The move raised eyebrows in the country, and was viewed as something of a revolution in the corporate world. As an insolvent company, however, Ihr Platz enjoyed a greater latitude of movement; for example, the company quickly received a court order allowing it to shut down its 80 money-losing stores, as well as one of the group's warehouses. The insolvency filing also enabled Goldman Sachs to buy out the group's creditors within a week, allowing the company, now debt-free, to put into place a new and more favorable line of credit. Meanwhile, under the new bankruptcy code, the German government agreed to take over salary payments for a three-month period, allowing Ihr Platz to use its cash flow to make payments to its suppliers and similar critical creditors. As a further concession, the company received an exemption from some EUR 5 million in trade taxes.
Meanwhile the Alvarez & Marsal team, led by CEO Krishnan and CFO Keppel, also put into a place a public relations campaign intended to remove the stigma of insolvency by focusing on the fact that the "restructuring" of the company was meant to save more than 8,000 jobs across the country.
Krishnan and Keppel backed up the group's financial restructuring with a revitalization of the Ihr Platz stores themselves.

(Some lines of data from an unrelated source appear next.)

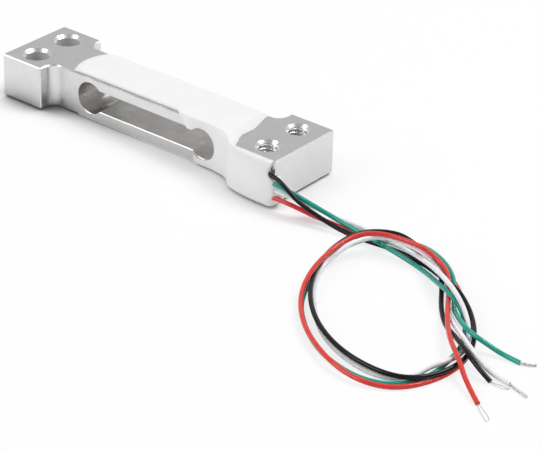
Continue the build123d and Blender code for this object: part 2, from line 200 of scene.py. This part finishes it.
WHITE = [
    (0.01980, -0.00590, 0.00270), (0.02190, -0.00590, 0.00270), (0.02390, -0.00580, 0.00265),
    (0.02540, -0.00555, 0.00250), (0.02680, -0.00500, 0.00215), (0.02835, -0.00410, 0.00145),
    (0.03020, -0.00330, 0.00070), (0.03215, -0.00280, 0.00030), (0.03450, -0.00285, 0.00040),
    (0.03710, -0.00375, 0.00095), (0.03920, -0.00425, 0.00095), (0.04115, -0.00425, 0.00095),
    (0.04320, -0.00460, 0.00105), (0.04530, -0.00530, 0.00125), (0.04740, -0.00635, 0.00165),
    (0.04985, -0.00795, 0.00225), (0.05245, -0.00960, 0.00260), (0.05445, -0.01075, 0.00235),
    (0.05625, -0.01180, 0.00175), (0.05800, -0.01330, 0.00120), (0.05945, -0.01505, 0.00080),
    (0.06050, -0.01700, 0.00050), (0.06135, -0.01985, 0.00085), (0.06105, -0.02230, 0.00115),
    (0.06020, -0.02380, 0.00080), (0.05965, -0.02540, 0.00035), (0.05880, -0.02710, 0.00030),
    (0.05720, -0.02825, 0.00030), (0.05450, -0.02845, 0.00030), (0.05150, -0.02785, 0.00030),
    (0.04830, -0.02660, 0.00030), (0.04510, -0.02455, 0.00030), (0.04235, -0.02175, 0.00030),
    (0.03975, -0.01880, 0.00030), (0.03795, -0.01565, 0.00035), (0.03730, -0.01340, 0.00090),
    (0.03760, -0.01120, 0.00165), (0.03805, -0.00895, 0.00220), (0.03900, -0.00660, 0.00225),
    (0.04045, -0.00545, 0.00225), (0.04215, -0.00510, 0.00220), (0.04405, -0.00505, 0.00215),
    (0.04565, -0.00495, 0.00185), (0.04725, -0.00535, 0.00135), (0.04885, -0.00600, 0.00106),
    (0.05045, -0.00688, 0.00076), (0.05210, -0.00870, 0.00040), (0.05340, -0.01075, 0.00030),
    (0.05490, -0.01260, 0.00050), (0.05670, -0.01435, 0.00095), (0.05870, -0.01610, 0.00140),
    (0.06060, -0.01760, 0.00170), (0.06240, -0.01880, 0.00170), (0.06410, -0.01945, 0.00100),
    (0.06620, -0.01980, 0.00035), (0.06855, -0.02002, 0.00030),
]

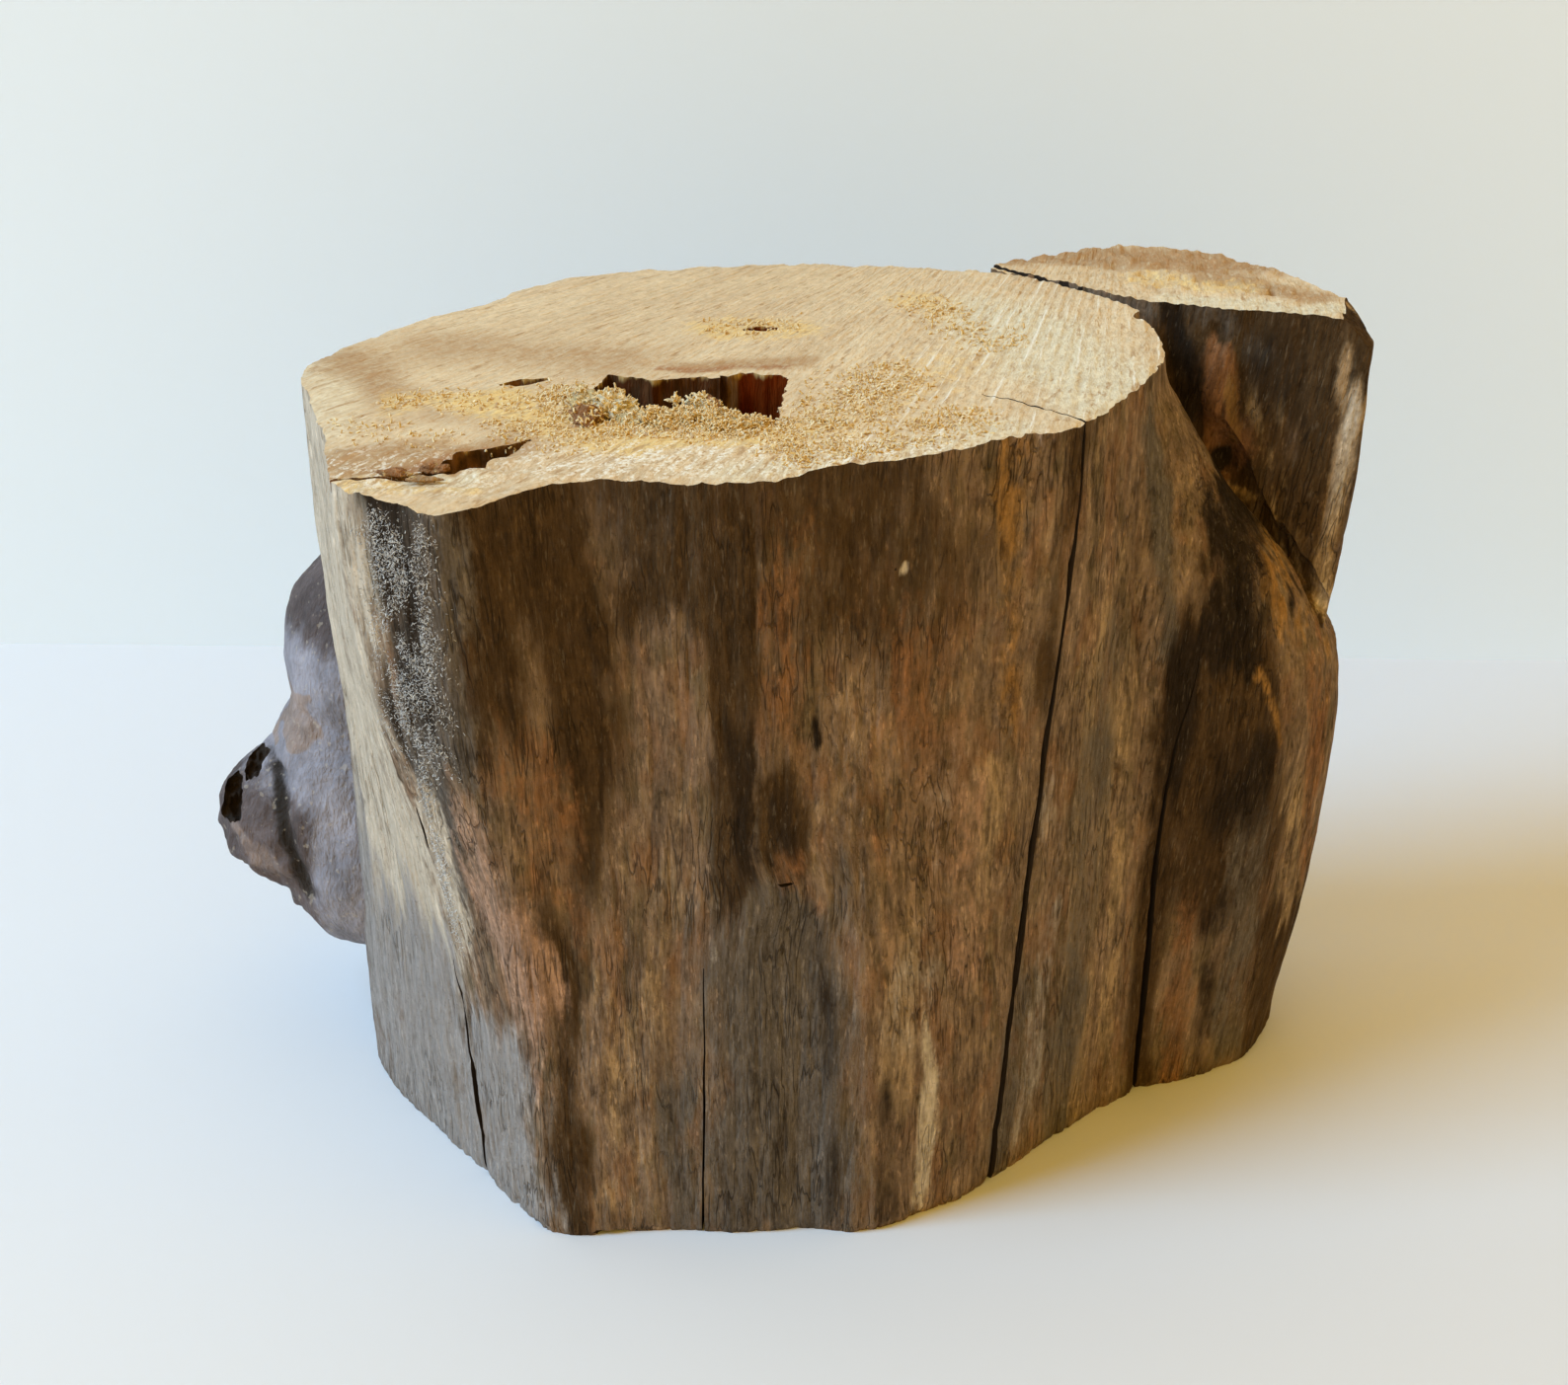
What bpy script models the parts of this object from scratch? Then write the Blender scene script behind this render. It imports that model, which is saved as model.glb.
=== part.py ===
"""Weathered maple log, sawn flat at both ends, with a second stem that forks from its right rear side,
a burl at the left rear, a rot pocket in the top and drying cracks down the sides.

Lengths in the constants and in every function are millimetres, and angles are degrees seen from above,
counted from +X towards +Y. MM turns a finished mesh into metres. The origin is on the foot plane,
under the middle of the main stem's top. +Z is up along the grain and -Y is the front.
"""

import bmesh
import bpy
import numpy as np

MM = 0.001

# Saw cuts
TOP_CUT = 185.0
FOOT_CUT = 0.0
OVERSHOOT = 5.0
SAW_REACH = 200.0

# Main stem, radius about the Z axis at the top cut and at the foot: (angle, radius)
TOP_OUTLINE = (
    (0, 89.5), (10, 94), (25, 98.5), (36, 93), (47, 88), (57, 80), (68, 74.5), (82, 70.5), (99, 68),
    (118, 71), (130, 73), (143, 72), (154, 77.5), (165, 84), (180, 92.5), (188, 90), (200, 89.5),
    (208, 92), (216, 96), (224, 93), (230, 91), (234, 84), (238, 66), (252, 58), (266, 57), (280, 55),
    (294, 53), (310, 56.5), (325, 63), (333, 69.5), (340, 77), (348, 81.5),
)
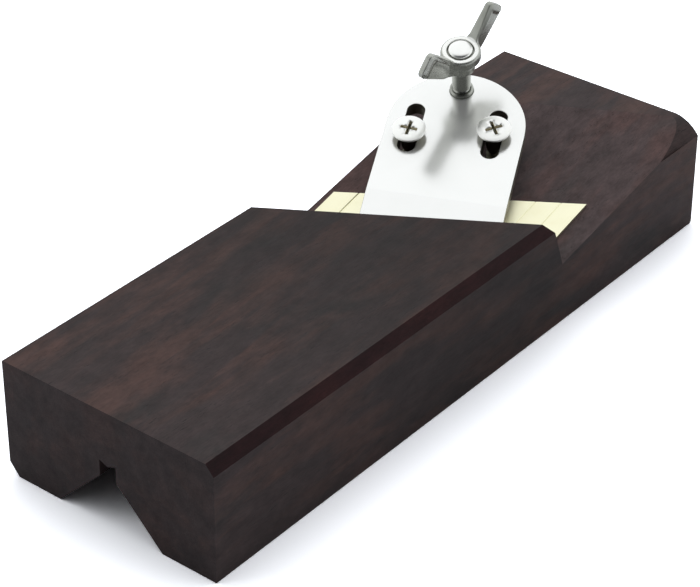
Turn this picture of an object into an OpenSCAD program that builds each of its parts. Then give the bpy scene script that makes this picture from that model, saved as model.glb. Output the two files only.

The company revamped store interiors, placing greater emphasis on so-called "lifestyle" promotions, including the introduction of a line of art supplies and the addition of seasonal features such as barbecue grills. The company also added a section for organic cosmetics and beauty and skin care products.
By the end of 2005, Ihr Platz's resurrection appeared well in hand. By December of that year, the company announced that it was once again prepared to launch an expansion of its retail network, intending to open three new stores. The new stores were also to feature a new format, with an emphasis on organic goods. In 2006, Ihr Platz had hopes of returning to profitability, putting its difficulties behind it to focus on a future as one of Germany's leading drugstore groups.